Weekly Reports | Mar 02 2018
Weekly Broker Wrap: currencies & interest rates; banks; and lithium.
-Slow progress on employment suggests official rate hikes could be delayed
-AUD likely at a peak and to ease by the end of the year
-Mortgage growth slows, bank valuations remain attractive
-Expansion of low-cost lithium supply likely to end the market surplus
By Eva Brocklehurst
Currencies & Interest Rates
National Australia Bank analysts suspect that weak wages growth and slow progress in reducing unemployment mean it is becoming less likely that their previous call for two increases to official interest rates in 2018 will be realised.
The analysts now envisage the RBA will raise rates only once, late this year. November is considered the most likely start date for a gradual hiking of official rates.
By late 2018 growth should be near 3% and the unemployment rate approaching 5%. Together with increasing tightness in the labour market this may mean private sector wages start to edge up. Still, the analysts concede it is not impossible for the central bank to stay on hold for 2018 and raise rates in 2019.
ANZ FX researchers suggest a top has formed in both the Australian and New Zealand dollars. Domestically the environment is benign but globally it is continuing to deteriorate for both currencies. Rising yields will add volatility to markets and undermine more cyclical deficit currencies such as this pair.
Beyond a rise in yields, broader liquidity is also looking more vulnerable and the positive growth story appears close to being fully discounted. The analysts suggest global growth has reached a point where expectations look extended and caution is warranted.
Westpac analysts suggest the Australian dollar is likely to fall to US$0.74 by the end of the year. Underpinning the view is an expected fall in commodity prices through 2018 and 2019 and a sharp widening in the AUD/USD interest-rate differential.
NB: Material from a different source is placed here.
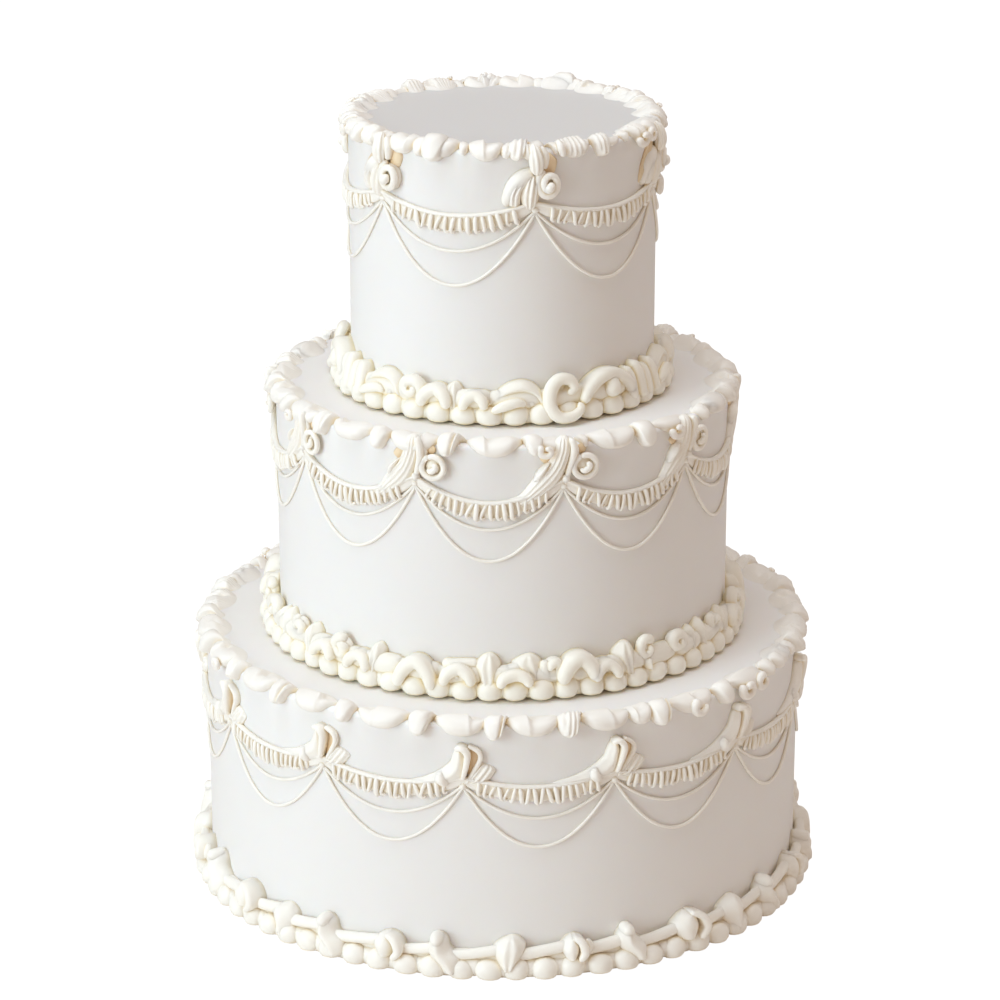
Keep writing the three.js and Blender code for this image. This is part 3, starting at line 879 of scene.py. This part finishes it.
# Petals and drops in their order round each tier, from the front to the right
BORDERS = {
    "top": (lambda w: [
        [thumb(3, 6, 4.3, 4, at=-6), petal(0.8 * w, notch=-0.3, hang=5)],
        [petal(1.05 * w, 0.1, notch=0.42, fan=-0.1),
         stroke([(-8.4, -0.6, 4.2, 0.9), (-8, 2.6, 1.2, 1.8), (-6.6, 3.4, -3.4, 1.5)], sides=12)],
        petal(0.95 * w, hang=2.6, reach=4, thick=2.2),
        [petal(0.8 * w, -0.1, fan=0.2, hang=4.4), lip_curl(-2, 1.1), lip_curl(6, 0.9, 60)],
        [thumb(2, 4.6, 3, at=-5), thumb(1.6, 4.2, 2.8, at=4),
         petal(0.8 * w, hang=3.2, thick=3.6)],
        petal(w, 0.1, notch=-0.2),
        [petal(0.9 * w, notch=0.1, side=-1, hang=5), lip_curl(-3, 0.9)],
        petal(w, -0.1, notch=0.3, fan=0.1),
        petal(w, 0.1, notch=0.45, side=-1),
        [petal(w, 0, hang=4.6), thumb(0, 7.6, 5.6, at=-3)],
        petal(1.02 * w, 0.08, notch=-0.08)],
        [thumb(3, 5, 3, 3), thumb(-1.5, 4, 2.2, at=1),
         thumb(0.6, 7.4, 4.2, 5, at=4), thumb(1.2, 3.4, 2.4), thumb(2.2, 6, 3.6),
         thumb(-1, 6.8, 4, 5), thumb(2, 5.2, 3.2), thumb(0.4, 7, 4),
         thumb(-1.6, 6.2, 3.4, 4), thumb(1, 6.4, 3.4), thumb(-1.2, 4, 2.6)]),
    "middle": (lambda w: [
        [petal(0.7 * w, hang=4, thick=3.6, at=-4), lip_curl(-7.6, 1, 120)],
        petal(w, 0.06, notch=-0.25, at=-8),
        [petal(0.85 * w, -0.2, hang=3.6, thick=4, at=-7), lip_curl(-9, 1.1, 150)],
        [petal(0.75 * w, hang=4.6, at=-3), thumb(1.8, 4.4, 3, at=-8),
         thumb(1.4, 4.8, 3, at=4)],
        petal(w, 0, notch=0.1, side=-1), petal(w, 0.1, notch=-0.3, fan=0.2),
        [petal(w, -0.1, notch=0.2), lip_curl(-7, 0.9)],
        petal(w, 0.1, notch=-0.5, hang=5), petal(w, -0.1, notch=0.35, side=-1),
        petal(0.95 * w, 0.06, notch=-0.35, at=4)],
        [thumb(-1.6, 5.6, 4.4, at=5), thumb(-1, 3.6, 2.4, at=-6),
         thumb(-1.4, 8.2, 4.9, at=-9), thumb(1.8, 5, 3.2), thumb(-1.2, 6.6, 4.2, 5),
         thumb(2, 7.2, 4.6), thumb(-0.8, 6, 3.8), thumb(1.2, 7.4, 4.8, 5),
         thumb(-1, 6.8, 4.2), thumb(2.4, 6.6, 4.8, lip=True)]),
    "bottom": (lambda w: [
        petal(w, 0.05, notch=-0.2, at=-5),
        [petal(0.98 * w, -0.05, notch=0.1, at=-8.6),
         petal(0.55 * w, 0.2, notch=-0.4, hang=4.6, at=8.6)],
        [petal(w, 0.1, notch=-0.1), lip_curl(1, 1.35, 100, 0.8)],
        [petal(0.95 * w, 0, hang=4.8), lip_curl(-6, 1.35, 130, 1.1), lip_curl(6, 1.2, 60, 1)],
        [petal(0.8 * w, hang=4, thick=4), thumb(1.8, 4.8, 3.2, at=-8),
         thumb(1.6, 4.4, 3, at=1), thumb(1.6, 4.6, 3, at=9)],
        petal(w, 0.1, notch=-0.3, fan=0.1), petal(w, -0.1, notch=0.2, side=-1),
        [petal(w, 0, notch=-0.4), lip_curl(5, 1)],
        petal(w, 0.1, notch=0), petal(0.9 * w, -0.1, notch=0.3, hang=5),
        petal(w, 0.1, notch=-0.2, side=-1), petal(0.95 * w, 0, notch=0.25)],
        [thumb(2.6, 7.8, 4.8, lip=True, at=-3.4), thumb(3.2, 7.4, 4.9, 6, at=-7.2),
         thumb(2, 8, 5, lip=True, at=-0.4), thumb(1.6, 7, 4.6), thumb(2, 5, 3.4),
         thumb(-1, 7, 4.6, 6), thumb(2, 6.8, 4.4), thumb(0.6, 7.6, 5),
         thumb(-1.6, 7, 4.4, 5), thumb(1.4, 7.4, 4.8, lip=True), thumb(-1.2, 6.8, 4.4),
         thumb(2, 7.2, 4.8)]),
}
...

Westpac expects a considerable widening in the US/Australian interest-rate differential as the US Federal Reserve raises rates while the RBA remains on hold.
Markets are currently pricing in a yield differential between US and Australian overnight rates of -45 basis points by the end of 2018 whereas Westpac expects -63 basis points. Markets are pricing in a differential of -42 basis points versus Westpac's forecast of -112 basis points by the end of 2019.
Macquarie continues to view bank valuations as attractive at current levels. Earnings growth is subdued and the credit environment remains favourable. The broker expects banks to return capital to shareholders via special dividends and buybacks.
The sector continues to trade at a deep discount to the market, which the broker currently calculates at -31% versus the industrials and there is relative value at current levels. The major bank should continue to benefit from improved deposit pricing.
Morgan Stanley calculates that mortgage growth has slowed to around 6%, the sharpest slowdown since July 2013, and expects 4% growth in 2018. The broker notes APRA's 30% cap on new interest-only loans and tighter policy terms are having an impact on the mix of housing lending. Housing growth at the banks is tracking below the broker's first half forecasts, besides ANZ Bank ((ANZ)).